Full text of Terese Svoboda's Tapa Notebook [PDF: 3MB]
A Guggenheim fellow, Terese Svoboda is the author of 19 books, including eight books of poetry. Theatrix is forthcoming in 2021. Professor Harriman's Steam Air-Ship (Eyewear) is her most recent. Anything That Burns You: A Portrait of Lola Ridge, Radical Poet (Schaffner Press) appeared in paper in 2018, and Great American Desert (Mad Creek), stories about climate from prehistoric times to the future, was published in 2019. She has won the Bobst Prize in fiction, the Iowa Prize for poetry, an NEH grant for translation, the Graywolf Nonfiction Prize, a Jerome Foundation prize for video, the O. Henry award for the short story, a Bobst Prize for the novel, and a Pushcart Prize for the essay. She is a three time winner of the New York Foundation for the Arts fellowship, and has been awarded Headlands, James Merrill, Hawthornden, Yaddo, McDowell, and Bellagio residencies. Her opera WET premiered at L.A.'s Disney Hall in 2005. She has taught at Williams, Columbia School of the Arts, William and Mary, San Francisco State, Bennington, Sarah Lawrence, New School, Fairleigh Dickinson, Davidson, the Universities of Tampa, Miami and Hawaii, as well as in St. Petersburg, Tbilisi, and Nairobi for the Summer Literary Seminars.
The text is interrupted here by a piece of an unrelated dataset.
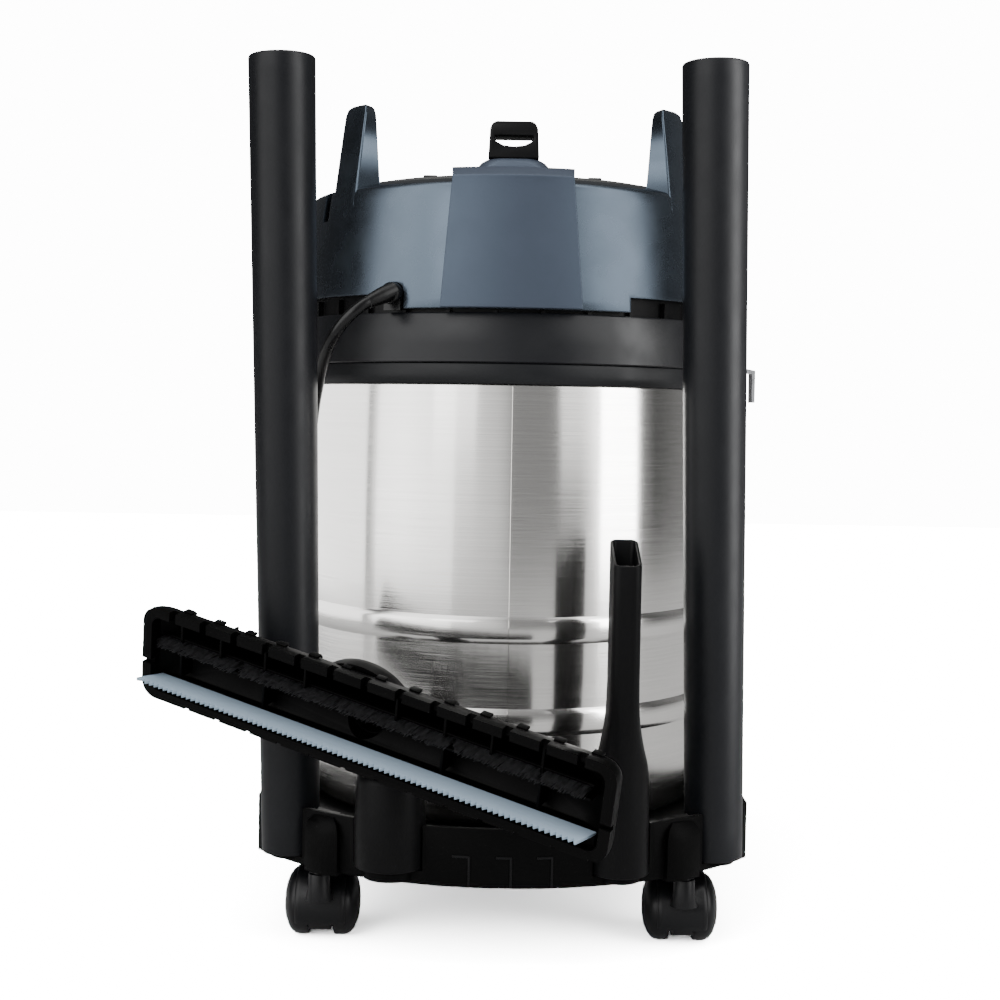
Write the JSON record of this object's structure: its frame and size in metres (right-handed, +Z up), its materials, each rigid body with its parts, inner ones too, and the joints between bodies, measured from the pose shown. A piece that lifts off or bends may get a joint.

After videoing Terese reading and talking at Lake Kaniere in Westland and at the Westland District Library in Hokitika in May 2018, nzepc presented her with a Tapa Notebook.
Terese writes:
I loved having the notebook but found it intimidating to think that my notes would be enchaliced in Special Collections! Since it was an exceptionally busy year of travel—from Hokitika to Tblisi, Georgia—I decided to divide the book between the two locations. The tour through New Zealand was occasioned by the launch of the paperback edition of Anything That Burns You: A Portrait of Lola Ridge, Radical Poet, in an effort to apprise the New Zealand literatti of Ridge's marvelous poems set in their country. Tblisi was the location for a teaching gig for the Summer Literary Seminars. I had worked for them before, twice in Nairobi, and once in St. Petersburg. The students were often graduate students or retirees or wanderers, including Tusiata Avia in Russia. A country at the crossroads of war and wine, Georgia impressed me with its astonishing mountains, and the nearly overpowering presence of Russia pressing on its borders.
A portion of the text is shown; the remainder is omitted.